• Source data:
⟨

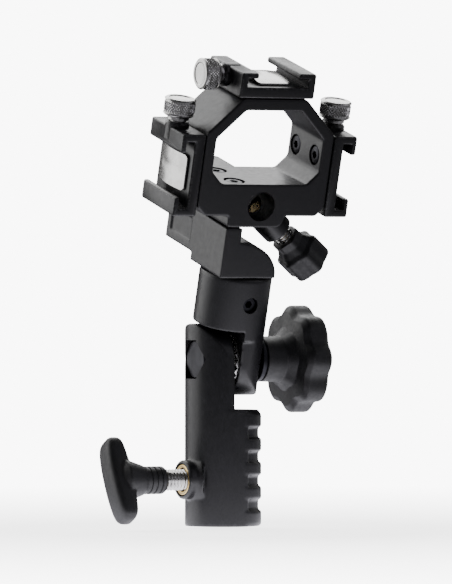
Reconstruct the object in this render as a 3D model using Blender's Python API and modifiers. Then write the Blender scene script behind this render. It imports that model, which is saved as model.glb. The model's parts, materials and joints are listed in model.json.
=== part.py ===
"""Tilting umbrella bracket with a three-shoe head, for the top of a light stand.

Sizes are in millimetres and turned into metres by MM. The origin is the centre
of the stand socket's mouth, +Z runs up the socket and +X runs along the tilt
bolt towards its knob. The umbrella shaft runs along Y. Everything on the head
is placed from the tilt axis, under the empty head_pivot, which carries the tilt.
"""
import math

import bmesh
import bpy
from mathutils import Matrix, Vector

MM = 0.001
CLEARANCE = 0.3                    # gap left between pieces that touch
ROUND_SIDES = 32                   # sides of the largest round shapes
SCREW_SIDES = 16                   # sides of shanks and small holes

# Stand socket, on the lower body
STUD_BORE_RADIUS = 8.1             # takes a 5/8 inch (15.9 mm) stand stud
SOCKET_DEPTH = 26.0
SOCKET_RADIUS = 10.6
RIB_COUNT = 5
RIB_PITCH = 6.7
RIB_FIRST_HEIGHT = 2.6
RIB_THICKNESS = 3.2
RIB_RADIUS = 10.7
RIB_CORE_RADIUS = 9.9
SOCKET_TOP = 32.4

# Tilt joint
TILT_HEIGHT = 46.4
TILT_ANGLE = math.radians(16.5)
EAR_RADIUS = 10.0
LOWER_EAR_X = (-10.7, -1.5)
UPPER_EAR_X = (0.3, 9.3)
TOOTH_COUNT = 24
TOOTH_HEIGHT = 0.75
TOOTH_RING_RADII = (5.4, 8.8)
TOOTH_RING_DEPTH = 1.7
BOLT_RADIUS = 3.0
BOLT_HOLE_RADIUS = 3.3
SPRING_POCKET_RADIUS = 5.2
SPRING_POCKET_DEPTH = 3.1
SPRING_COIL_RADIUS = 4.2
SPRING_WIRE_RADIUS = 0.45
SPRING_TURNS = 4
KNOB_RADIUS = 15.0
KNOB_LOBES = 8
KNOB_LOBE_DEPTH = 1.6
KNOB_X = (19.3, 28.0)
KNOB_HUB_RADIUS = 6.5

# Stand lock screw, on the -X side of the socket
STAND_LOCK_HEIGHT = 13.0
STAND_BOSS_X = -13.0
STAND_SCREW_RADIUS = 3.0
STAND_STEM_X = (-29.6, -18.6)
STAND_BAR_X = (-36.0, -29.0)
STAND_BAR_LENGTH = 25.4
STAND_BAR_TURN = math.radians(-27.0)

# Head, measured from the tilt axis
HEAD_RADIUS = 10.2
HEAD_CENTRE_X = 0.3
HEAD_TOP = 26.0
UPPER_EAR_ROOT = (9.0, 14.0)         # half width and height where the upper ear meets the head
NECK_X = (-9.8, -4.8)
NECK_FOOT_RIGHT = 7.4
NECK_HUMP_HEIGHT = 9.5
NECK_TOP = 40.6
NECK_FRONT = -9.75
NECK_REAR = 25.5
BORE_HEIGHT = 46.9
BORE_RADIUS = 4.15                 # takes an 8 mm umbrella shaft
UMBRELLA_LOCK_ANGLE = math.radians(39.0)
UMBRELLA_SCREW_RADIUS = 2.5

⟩

Go through the material and select each line with the string "that" in it.

• Task result:
Reconstruct the object in this render as a 3D model using Blender's Python API and modifiers. Then write the Blender scene script behind this render. It imports that model, which is saved as model.glb. The model's parts, materials and joints are listed in model.json.
CLEARANCE = 0.3                    # gap left between pieces that touch